Reproduce the top of the data verbatim, through and including the line that contains "tab_clearance = 0.8".
-------- SOURCE MATERIAL
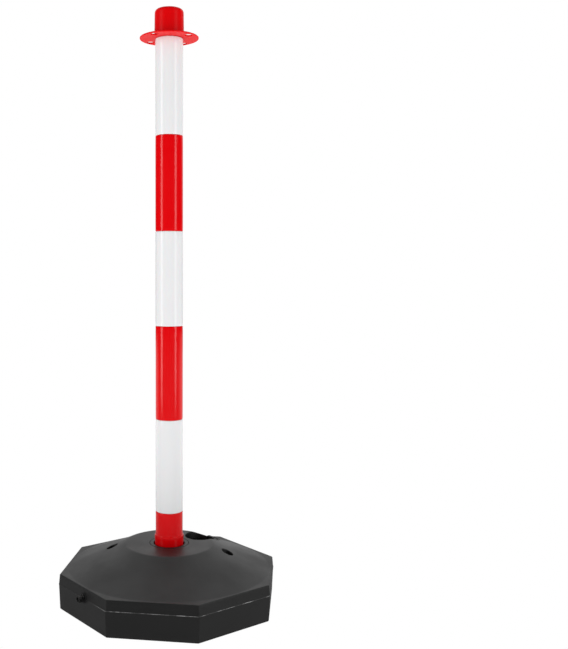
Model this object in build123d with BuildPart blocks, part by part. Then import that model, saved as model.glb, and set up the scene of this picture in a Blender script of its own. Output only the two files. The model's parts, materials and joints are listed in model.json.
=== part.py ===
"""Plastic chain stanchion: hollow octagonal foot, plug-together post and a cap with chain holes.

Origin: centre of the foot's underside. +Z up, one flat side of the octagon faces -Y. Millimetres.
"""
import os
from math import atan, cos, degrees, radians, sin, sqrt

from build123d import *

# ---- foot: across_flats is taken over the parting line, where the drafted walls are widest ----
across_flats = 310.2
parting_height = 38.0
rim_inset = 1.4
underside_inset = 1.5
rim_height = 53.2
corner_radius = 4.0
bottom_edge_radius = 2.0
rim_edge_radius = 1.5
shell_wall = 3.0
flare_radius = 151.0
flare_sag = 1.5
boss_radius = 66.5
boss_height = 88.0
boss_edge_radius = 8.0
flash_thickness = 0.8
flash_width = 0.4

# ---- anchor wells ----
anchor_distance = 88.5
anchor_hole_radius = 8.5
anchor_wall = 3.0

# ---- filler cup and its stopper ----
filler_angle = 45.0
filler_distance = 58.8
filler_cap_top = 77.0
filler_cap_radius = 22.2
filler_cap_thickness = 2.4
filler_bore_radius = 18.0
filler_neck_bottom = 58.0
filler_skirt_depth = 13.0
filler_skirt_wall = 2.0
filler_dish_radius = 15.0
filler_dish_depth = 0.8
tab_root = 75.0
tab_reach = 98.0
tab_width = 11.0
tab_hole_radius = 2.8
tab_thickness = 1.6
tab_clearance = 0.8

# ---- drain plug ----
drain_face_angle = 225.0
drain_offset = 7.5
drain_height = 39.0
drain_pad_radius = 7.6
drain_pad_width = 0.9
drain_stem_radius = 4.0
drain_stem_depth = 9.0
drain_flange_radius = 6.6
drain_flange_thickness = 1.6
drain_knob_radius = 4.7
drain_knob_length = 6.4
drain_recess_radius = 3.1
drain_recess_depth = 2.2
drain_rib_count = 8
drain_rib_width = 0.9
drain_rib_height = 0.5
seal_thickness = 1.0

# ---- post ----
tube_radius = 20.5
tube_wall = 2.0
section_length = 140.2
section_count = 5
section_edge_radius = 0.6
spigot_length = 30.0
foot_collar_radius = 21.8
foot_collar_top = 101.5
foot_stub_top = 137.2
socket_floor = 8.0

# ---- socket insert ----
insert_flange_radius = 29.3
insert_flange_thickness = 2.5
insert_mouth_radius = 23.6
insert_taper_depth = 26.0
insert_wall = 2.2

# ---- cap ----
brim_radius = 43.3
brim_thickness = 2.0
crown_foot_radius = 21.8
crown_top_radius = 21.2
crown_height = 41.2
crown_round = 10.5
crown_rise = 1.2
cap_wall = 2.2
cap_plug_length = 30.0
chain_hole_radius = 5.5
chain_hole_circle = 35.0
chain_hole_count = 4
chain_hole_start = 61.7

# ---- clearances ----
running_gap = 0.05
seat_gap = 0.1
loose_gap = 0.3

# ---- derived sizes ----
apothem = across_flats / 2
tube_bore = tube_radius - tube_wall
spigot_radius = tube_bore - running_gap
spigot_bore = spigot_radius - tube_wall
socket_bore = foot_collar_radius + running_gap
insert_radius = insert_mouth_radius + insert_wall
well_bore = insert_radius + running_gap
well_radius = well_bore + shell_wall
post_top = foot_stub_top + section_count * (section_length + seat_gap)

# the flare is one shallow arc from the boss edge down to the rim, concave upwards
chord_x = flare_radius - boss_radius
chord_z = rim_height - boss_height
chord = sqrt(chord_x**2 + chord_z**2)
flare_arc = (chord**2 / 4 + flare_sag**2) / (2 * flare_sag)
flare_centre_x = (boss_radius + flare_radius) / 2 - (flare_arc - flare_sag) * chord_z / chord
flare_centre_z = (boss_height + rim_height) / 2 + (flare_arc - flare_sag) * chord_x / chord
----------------
— SOLVED PROBLEM —
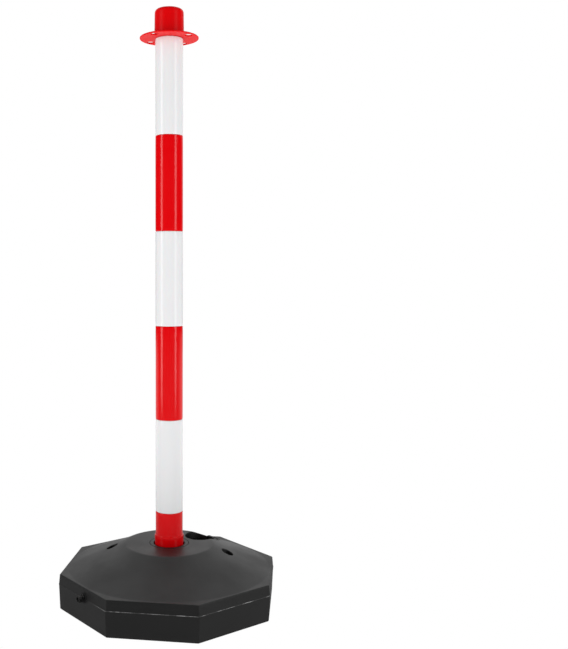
Model this object in build123d with BuildPart blocks, part by part. Then import that model, saved as model.glb, and set up the scene of this picture in a Blender script of its own. Output only the two files. The model's parts, materials and joints are listed in model.json.
=== part.py ===
"""Plastic chain stanchion: hollow octagonal foot, plug-together post and a cap with chain holes.

Origin: centre of the foot's underside. +Z up, one flat side of the octagon faces -Y. Millimetres.
"""
import os
from math import atan, cos, degrees, radians, sin, sqrt

from build123d import *

# ---- foot: across_flats is taken over the parting line, where the drafted walls are widest ----
across_flats = 310.2
parting_height = 38.0
rim_inset = 1.4
underside_inset = 1.5
rim_height = 53.2
corner_radius = 4.0
bottom_edge_radius = 2.0
rim_edge_radius = 1.5
shell_wall = 3.0
flare_radius = 151.0
flare_sag = 1.5
boss_radius = 66.5
boss_height = 88.0
boss_edge_radius = 8.0
flash_thickness = 0.8
flash_width = 0.4

# ---- anchor wells ----
anchor_distance = 88.5
anchor_hole_radius = 8.5
anchor_wall = 3.0

# ---- filler cup and its stopper ----
filler_angle = 45.0
filler_distance = 58.8
filler_cap_top = 77.0
filler_cap_radius = 22.2
filler_cap_thickness = 2.4
filler_bore_radius = 18.0
filler_neck_bottom = 58.0
filler_skirt_depth = 13.0
filler_skirt_wall = 2.0
filler_dish_radius = 15.0
filler_dish_depth = 0.8
tab_root = 75.0
tab_reach = 98.0
tab_width = 11.0
tab_hole_radius = 2.8
tab_thickness = 1.6
tab_clearance = 0.8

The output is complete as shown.